1. Does Page table is maintained...
Yes. kernel maintains the page tables. In fact it maintains nested page tables. And top of the page tables is stored in top_pmd. pmd i suppose it is page mapping directory. You can traverse through all the page tables using this structure.
2. How MMU cannot find the address in physical RAM.....
I am not sure i understood the question. But in case because of some problem, the instruction is faulted or out of its instruction area is being accessed, you generally get undefined instruction exception resulting in undefined exception abort. If you look at the crash dumps, you can see it in the kernel log.
3. Is the Mapping table - virtual to physical is inside a MMU...
Yes. MMU is SW+HW. HW is like TLB and all. The mapping tables are stored here. For instructions, that is for code section i always converted the physical-virtual address and always they matched. And almost all the times it matches for Data sections as well.
4. cat /proc/pid_value/maps. This shows me the current mapping of the vmarea....
This is more used for analyzing the virtual addresses of user space stacks. As you know virtually all the user space programs can have 4 GB of virtual address. So unlike kernel if i say 0xc0100234. You cannot directly go and point to the istruction. So you need this mapping and the virtual address to point the instruction based on the data you have.

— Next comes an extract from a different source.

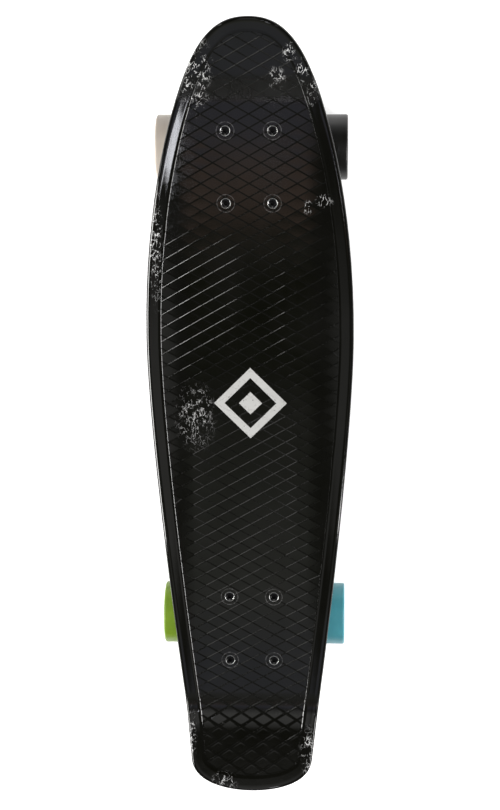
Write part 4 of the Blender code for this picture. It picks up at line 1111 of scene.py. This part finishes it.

5. The high-mem concept is that kernel cannot directly access the Memory...
High-mem corresponds to user space memory(some one correct me if i am wrong). When kernel wants to read some data from a address at user space you will be accessing the HIGHMEM.
6. Does the processor specifically comes with the MMU support. Those who doesn't have MMU support cannot run LInux?
MMU as i mentioned is HW + SW. So mostly it would be coming with the chipset. and the SW would be generally architecture dependent. You can disable MMU from kernel config and build. I have never tried it though. Mostly these days allthe chipsets have it. But small boards i think they disable MMU. I am not entirely sure though.
As all these are conceptual questions, i may be lacking some knowledge and be wrong at places. If so others please correct me.